Work to complete:
Repeat each line exactly, leaving nothing out.

▼

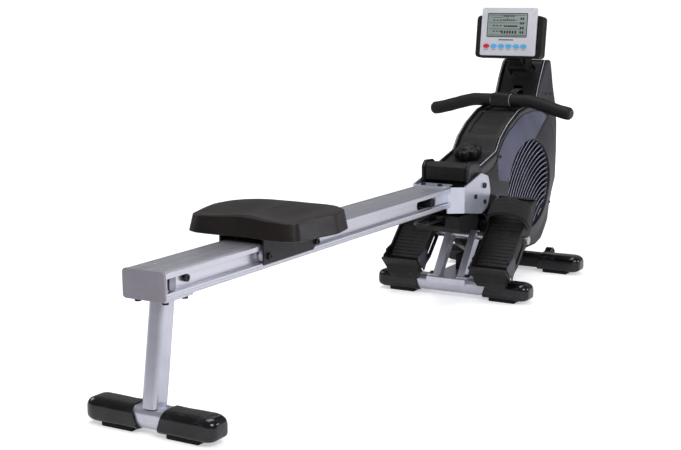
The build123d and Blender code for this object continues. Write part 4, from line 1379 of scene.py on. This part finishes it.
@dataclass
class Pedal:
    """One rocking pedal's added parts: tread ribs, two webbing layers, their stitches and the heel plates,
    whose lighter grey is a painted highlight.
    """

    paint: Paintbox
    side: Side
    axle: tuple[float, float] = (1465.0, 174.0)
    hub: float = 141.0
    angle: float = 45.5
    y: float = 141.0
    half: float = 58.0

    @property
    def body(self) -> str:
        """The CAD body this pedal is."""
        return f"{self.side.word}_pedal"

    def on_sole(self, along_sole: Array, across: Array, out: Array) -> Array:
        """Points in metres for places on the pedal.

        Args:
            along_sole: mm from heel to toe.
            across: mm from the pedal's middle, outwards.
            out: mm out of the sole.

        Returns:
            The points.
        """
        a = math.radians(self.angle)
        u, v, w = np.broadcast_arrays(along_sole, across, out)
        station = self.axle[0] + (u - self.hub) * math.cos(a) - w * math.sin(a)
        height = self.axle[1] + (u - self.hub) * math.sin(a) + w * math.cos(a)
        return at(station, self.side.value * (self.y + v), height)

    def arch(self, grow: float) -> Array:
        """The strap's line from one side wall over the foot to the other, as (across, out) pairs.

        Straight up each wall, then half an ellipse. grow moves the whole line outwards.
        """
        turn = np.linspace(0, math.pi, 44)
        top = np.stack([(60.6 + grow) * np.cos(turn), 36 + (40.4 + grow) * np.sin(turn)], axis=-1)
        rise = np.linspace(10, 34, 8)
        first = np.stack([np.full(8, 60.6 + grow), rise], axis=-1)
        last = np.stack([np.full(8, -60.6 - grow), rise[::-1]], axis=-1)
        return np.concatenate([first, top, last])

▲

The answer:
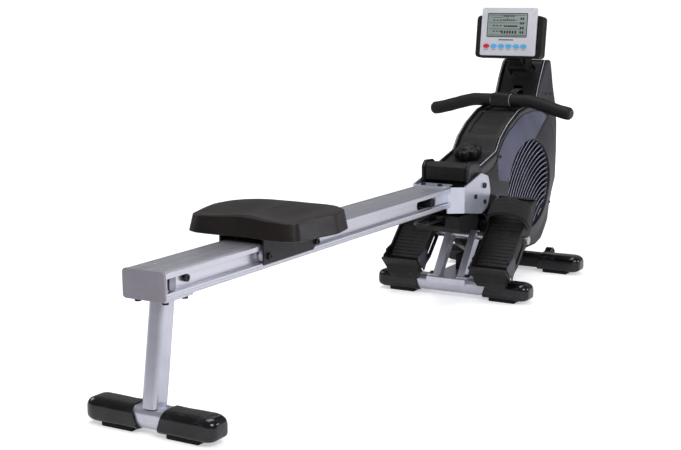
The build123d and Blender code for this object continues. Write part 4, from line 1379 of scene.py on. This part finishes it.
@dataclass
class Pedal:
    """One rocking pedal's added parts: tread ribs, two webbing layers, their stitches and the heel plates,
    whose lighter grey is a painted highlight.
    """

    paint: Paintbox
    side: Side
    axle: tuple[float, float] = (1465.0, 174.0)
    hub: float = 141.0
    angle: float = 45.5
    y: float = 141.0
    half: float = 58.0

    @property
    def body(self) -> str:
        """The CAD body this pedal is."""
        return f"{self.side.word}_pedal"

    def on_sole(self, along_sole: Array, across: Array, out: Array) -> Array:
        """Points in metres for places on the pedal.

        Args:
            along_sole: mm from heel to toe.
            across: mm from the pedal's middle, outwards.
            out: mm out of the sole.

        Returns:
            The points.
        """
        a = math.radians(self.angle)
        u, v, w = np.broadcast_arrays(along_sole, across, out)
        station = self.axle[0] + (u - self.hub) * math.cos(a) - w * math.sin(a)
        height = self.axle[1] + (u - self.hub) * math.sin(a) + w * math.cos(a)
        return at(station, self.side.value * (self.y + v), height)

    def arch(self, grow: float) -> Array:
        """The strap's line from one side wall over the foot to the other, as (across, out) pairs.

        Straight up each wall, then half an ellipse. grow moves the whole line outwards.
        """
        turn = np.linspace(0, math.pi, 44)
        top = np.stack([(60.6 + grow) * np.cos(turn), 36 + (40.4 + grow) * np.sin(turn)], axis=-1)
        rise = np.linspace(10, 34, 8)
        first = np.stack([np.full(8, 60.6 + grow), rise], axis=-1)
        last = np.stack([np.full(8, -60.6 - grow), rise[::-1]], axis=-1)
        return np.concatenate([first, top, last])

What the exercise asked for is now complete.